▸ Directive: Copy all the material that follows, keeping every character the same.

[3D code data]

☆ ☆ ☆

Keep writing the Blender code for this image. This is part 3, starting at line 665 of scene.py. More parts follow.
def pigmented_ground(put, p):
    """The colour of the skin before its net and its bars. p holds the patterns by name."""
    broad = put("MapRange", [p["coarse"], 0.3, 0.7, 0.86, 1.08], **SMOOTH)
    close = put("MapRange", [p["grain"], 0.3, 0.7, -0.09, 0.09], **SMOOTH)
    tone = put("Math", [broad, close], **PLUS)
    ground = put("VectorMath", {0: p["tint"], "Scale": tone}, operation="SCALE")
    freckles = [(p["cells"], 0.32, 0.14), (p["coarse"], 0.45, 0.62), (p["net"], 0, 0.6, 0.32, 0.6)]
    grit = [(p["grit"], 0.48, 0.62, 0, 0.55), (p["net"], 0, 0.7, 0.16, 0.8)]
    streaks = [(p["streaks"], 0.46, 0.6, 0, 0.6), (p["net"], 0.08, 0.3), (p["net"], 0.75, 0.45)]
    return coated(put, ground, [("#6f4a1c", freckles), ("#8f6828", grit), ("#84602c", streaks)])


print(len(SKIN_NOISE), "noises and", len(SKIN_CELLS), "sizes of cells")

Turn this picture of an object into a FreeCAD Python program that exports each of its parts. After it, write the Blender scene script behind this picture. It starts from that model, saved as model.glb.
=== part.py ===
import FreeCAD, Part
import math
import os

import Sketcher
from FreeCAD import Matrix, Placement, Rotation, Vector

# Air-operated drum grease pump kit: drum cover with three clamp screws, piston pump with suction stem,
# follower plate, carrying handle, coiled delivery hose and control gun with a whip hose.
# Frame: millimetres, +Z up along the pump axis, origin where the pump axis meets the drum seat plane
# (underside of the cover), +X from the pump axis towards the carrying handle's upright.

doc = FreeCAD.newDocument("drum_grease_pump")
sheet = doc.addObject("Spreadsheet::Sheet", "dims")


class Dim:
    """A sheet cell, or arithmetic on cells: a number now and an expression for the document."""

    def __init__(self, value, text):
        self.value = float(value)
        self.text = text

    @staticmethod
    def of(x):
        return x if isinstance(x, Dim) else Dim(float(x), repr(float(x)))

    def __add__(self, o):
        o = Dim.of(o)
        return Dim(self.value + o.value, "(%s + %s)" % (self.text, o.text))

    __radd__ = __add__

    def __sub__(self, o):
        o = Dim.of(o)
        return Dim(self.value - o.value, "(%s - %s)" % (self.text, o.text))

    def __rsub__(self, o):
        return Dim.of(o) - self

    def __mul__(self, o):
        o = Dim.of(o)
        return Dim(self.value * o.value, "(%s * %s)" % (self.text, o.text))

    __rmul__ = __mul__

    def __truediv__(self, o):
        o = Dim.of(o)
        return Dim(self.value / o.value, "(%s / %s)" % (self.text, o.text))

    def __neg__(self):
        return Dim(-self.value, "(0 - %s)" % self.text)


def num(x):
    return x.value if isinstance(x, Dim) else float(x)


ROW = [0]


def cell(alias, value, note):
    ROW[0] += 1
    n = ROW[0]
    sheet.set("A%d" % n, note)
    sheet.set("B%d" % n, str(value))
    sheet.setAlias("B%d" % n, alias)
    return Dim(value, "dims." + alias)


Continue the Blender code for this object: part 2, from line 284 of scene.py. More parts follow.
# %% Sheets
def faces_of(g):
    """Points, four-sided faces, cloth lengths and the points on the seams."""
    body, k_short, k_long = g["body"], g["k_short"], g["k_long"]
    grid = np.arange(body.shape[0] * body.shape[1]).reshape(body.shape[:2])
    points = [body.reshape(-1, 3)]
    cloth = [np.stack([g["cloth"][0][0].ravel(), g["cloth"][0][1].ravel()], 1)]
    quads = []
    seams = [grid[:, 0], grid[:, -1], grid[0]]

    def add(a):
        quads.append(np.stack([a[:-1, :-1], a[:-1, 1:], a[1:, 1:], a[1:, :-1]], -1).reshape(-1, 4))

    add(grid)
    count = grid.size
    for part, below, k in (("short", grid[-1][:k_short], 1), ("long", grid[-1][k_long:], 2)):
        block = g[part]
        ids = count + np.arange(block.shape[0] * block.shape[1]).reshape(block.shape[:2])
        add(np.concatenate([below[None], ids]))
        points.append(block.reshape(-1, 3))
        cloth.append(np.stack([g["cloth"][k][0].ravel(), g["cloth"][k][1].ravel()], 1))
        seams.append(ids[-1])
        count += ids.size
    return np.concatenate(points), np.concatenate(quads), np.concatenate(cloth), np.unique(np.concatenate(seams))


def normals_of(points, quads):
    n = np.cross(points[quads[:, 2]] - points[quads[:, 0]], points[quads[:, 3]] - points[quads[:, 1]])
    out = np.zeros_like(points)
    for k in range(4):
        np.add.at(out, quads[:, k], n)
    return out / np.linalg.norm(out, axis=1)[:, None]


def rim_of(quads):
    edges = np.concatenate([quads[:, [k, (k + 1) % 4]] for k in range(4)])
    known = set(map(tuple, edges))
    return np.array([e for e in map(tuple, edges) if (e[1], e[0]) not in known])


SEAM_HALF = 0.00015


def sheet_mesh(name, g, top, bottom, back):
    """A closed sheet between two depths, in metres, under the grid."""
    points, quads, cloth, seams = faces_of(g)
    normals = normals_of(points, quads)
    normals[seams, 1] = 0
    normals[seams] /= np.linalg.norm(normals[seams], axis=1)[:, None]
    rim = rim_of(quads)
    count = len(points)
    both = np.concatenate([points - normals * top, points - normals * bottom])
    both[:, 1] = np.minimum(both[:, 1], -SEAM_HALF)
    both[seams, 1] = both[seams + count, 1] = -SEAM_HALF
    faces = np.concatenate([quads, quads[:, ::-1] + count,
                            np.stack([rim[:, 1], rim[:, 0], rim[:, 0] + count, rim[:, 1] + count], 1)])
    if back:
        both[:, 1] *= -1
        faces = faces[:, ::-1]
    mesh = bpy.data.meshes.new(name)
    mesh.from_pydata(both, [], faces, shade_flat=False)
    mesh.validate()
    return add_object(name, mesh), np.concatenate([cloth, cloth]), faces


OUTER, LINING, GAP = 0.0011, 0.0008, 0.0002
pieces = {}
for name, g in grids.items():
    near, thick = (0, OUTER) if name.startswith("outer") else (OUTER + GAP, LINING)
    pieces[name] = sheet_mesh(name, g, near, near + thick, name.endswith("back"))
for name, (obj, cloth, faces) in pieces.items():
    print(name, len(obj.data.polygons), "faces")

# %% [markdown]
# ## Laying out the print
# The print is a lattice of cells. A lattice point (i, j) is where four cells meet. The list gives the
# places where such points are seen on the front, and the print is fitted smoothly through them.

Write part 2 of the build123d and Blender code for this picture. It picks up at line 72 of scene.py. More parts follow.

☆ ☆ ☆

▸ Answer to the problem:
Keep writing the Blender code for this image. This is part 3, starting at line 665 of scene.py. More parts follow.
def pigmented_ground(put, p):
    """The colour of the skin before its net and its bars. p holds the patterns by name."""
    broad = put("MapRange", [p["coarse"], 0.3, 0.7, 0.86, 1.08], **SMOOTH)
    close = put("MapRange", [p["grain"], 0.3, 0.7, -0.09, 0.09], **SMOOTH)
    tone = put("Math", [broad, close], **PLUS)
    ground = put("VectorMath", {0: p["tint"], "Scale": tone}, operation="SCALE")
    freckles = [(p["cells"], 0.32, 0.14), (p["coarse"], 0.45, 0.62), (p["net"], 0, 0.6, 0.32, 0.6)]
    grit = [(p["grit"], 0.48, 0.62, 0, 0.55), (p["net"], 0, 0.7, 0.16, 0.8)]
    streaks = [(p["streaks"], 0.46, 0.6, 0, 0.6), (p["net"], 0.08, 0.3), (p["net"], 0.75, 0.45)]
    return coated(put, ground, [("#6f4a1c", freckles), ("#8f6828", grit), ("#84602c", streaks)])


print(len(SKIN_NOISE), "noises and", len(SKIN_CELLS), "sizes of cells")

Turn this picture of an object into a FreeCAD Python program that exports each of its parts. After it, write the Blender scene script behind this picture. It starts from that model, saved as model.glb.
=== part.py ===
import FreeCAD, Part
import math
import os

import Sketcher
from FreeCAD import Matrix, Placement, Rotation, Vector

# Air-operated drum grease pump kit: drum cover with three clamp screws, piston pump with suction stem,
# follower plate, carrying handle, coiled delivery hose and control gun with a whip hose.
# Frame: millimetres, +Z up along the pump axis, origin where the pump axis meets the drum seat plane
# (underside of the cover), +X from the pump axis towards the carrying handle's upright.

doc = FreeCAD.newDocument("drum_grease_pump")
sheet = doc.addObject("Spreadsheet::Sheet", "dims")


class Dim:
    """A sheet cell, or arithmetic on cells: a number now and an expression for the document."""

    def __init__(self, value, text):
        self.value = float(value)
        self.text = text

    @staticmethod
    def of(x):
        return x if isinstance(x, Dim) else Dim(float(x), repr(float(x)))

    def __add__(self, o):
        o = Dim.of(o)
        return Dim(self.value + o.value, "(%s + %s)" % (self.text, o.text))

    __radd__ = __add__

    def __sub__(self, o):
        o = Dim.of(o)
        return Dim(self.value - o.value, "(%s - %s)" % (self.text, o.text))

    def __rsub__(self, o):
        return Dim.of(o) - self

    def __mul__(self, o):
        o = Dim.of(o)
        return Dim(self.value * o.value, "(%s * %s)" % (self.text, o.text))

    __rmul__ = __mul__

    def __truediv__(self, o):
        o = Dim.of(o)
        return Dim(self.value / o.value, "(%s / %s)" % (self.text, o.text))

    def __neg__(self):
        return Dim(-self.value, "(0 - %s)" % self.text)


def num(x):
    return x.value if isinstance(x, Dim) else float(x)


ROW = [0]


def cell(alias, value, note):
    ROW[0] += 1
    n = ROW[0]
    sheet.set("A%d" % n, note)
    sheet.set("B%d" % n, str(value))
    sheet.setAlias("B%d" % n, alias)
    return Dim(value, "dims." + alias)


Continue the Blender code for this object: part 2, from line 284 of scene.py. More parts follow.
# %% Sheets
def faces_of(g):
    """Points, four-sided faces, cloth lengths and the points on the seams."""
    body, k_short, k_long = g["body"], g["k_short"], g["k_long"]
    grid = np.arange(body.shape[0] * body.shape[1]).reshape(body.shape[:2])
    points = [body.reshape(-1, 3)]
    cloth = [np.stack([g["cloth"][0][0].ravel(), g["cloth"][0][1].ravel()], 1)]
    quads = []
    seams = [grid[:, 0], grid[:, -1], grid[0]]

    def add(a):
        quads.append(np.stack([a[:-1, :-1], a[:-1, 1:], a[1:, 1:], a[1:, :-1]], -1).reshape(-1, 4))

    add(grid)
    count = grid.size
    for part, below, k in (("short", grid[-1][:k_short], 1), ("long", grid[-1][k_long:], 2)):
        block = g[part]
        ids = count + np.arange(block.shape[0] * block.shape[1]).reshape(block.shape[:2])
        add(np.concatenate([below[None], ids]))
        points.append(block.reshape(-1, 3))
        cloth.append(np.stack([g["cloth"][k][0].ravel(), g["cloth"][k][1].ravel()], 1))
        seams.append(ids[-1])
        count += ids.size
    return np.concatenate(points), np.concatenate(quads), np.concatenate(cloth), np.unique(np.concatenate(seams))


def normals_of(points, quads):
    n = np.cross(points[quads[:, 2]] - points[quads[:, 0]], points[quads[:, 3]] - points[quads[:, 1]])
    out = np.zeros_like(points)
    for k in range(4):
        np.add.at(out, quads[:, k], n)
    return out / np.linalg.norm(out, axis=1)[:, None]


def rim_of(quads):
    edges = np.concatenate([quads[:, [k, (k + 1) % 4]] for k in range(4)])
    known = set(map(tuple, edges))
    return np.array([e for e in map(tuple, edges) if (e[1], e[0]) not in known])


SEAM_HALF = 0.00015


def sheet_mesh(name, g, top, bottom, back):
    """A closed sheet between two depths, in metres, under the grid."""
    points, quads, cloth, seams = faces_of(g)
    normals = normals_of(points, quads)
    normals[seams, 1] = 0
    normals[seams] /= np.linalg.norm(normals[seams], axis=1)[:, None]
    rim = rim_of(quads)
    count = len(points)
    both = np.concatenate([points - normals * top, points - normals * bottom])
    both[:, 1] = np.minimum(both[:, 1], -SEAM_HALF)
    both[seams, 1] = both[seams + count, 1] = -SEAM_HALF
    faces = np.concatenate([quads, quads[:, ::-1] + count,
                            np.stack([rim[:, 1], rim[:, 0], rim[:, 0] + count, rim[:, 1] + count], 1)])
    if back:
        both[:, 1] *= -1
        faces = faces[:, ::-1]
    mesh = bpy.data.meshes.new(name)
    mesh.from_pydata(both, [], faces, shade_flat=False)
    mesh.validate()
    return add_object(name, mesh), np.concatenate([cloth, cloth]), faces


OUTER, LINING, GAP = 0.0011, 0.0008, 0.0002
pieces = {}
for name, g in grids.items():
    near, thick = (0, OUTER) if name.startswith("outer") else (OUTER + GAP, LINING)
    pieces[name] = sheet_mesh(name, g, near, near + thick, name.endswith("back"))
for name, (obj, cloth, faces) in pieces.items():
    print(name, len(obj.data.polygons), "faces")

# %% [markdown]
# ## Laying out the print
# The print is a lattice of cells. A lattice point (i, j) is where four cells meet. The list gives the
# places where such points are seen on the front, and the print is fitted smoothly through them.

Write part 2 of the build123d and Blender code for this picture. It picks up at line 72 of scene.py. More parts follow.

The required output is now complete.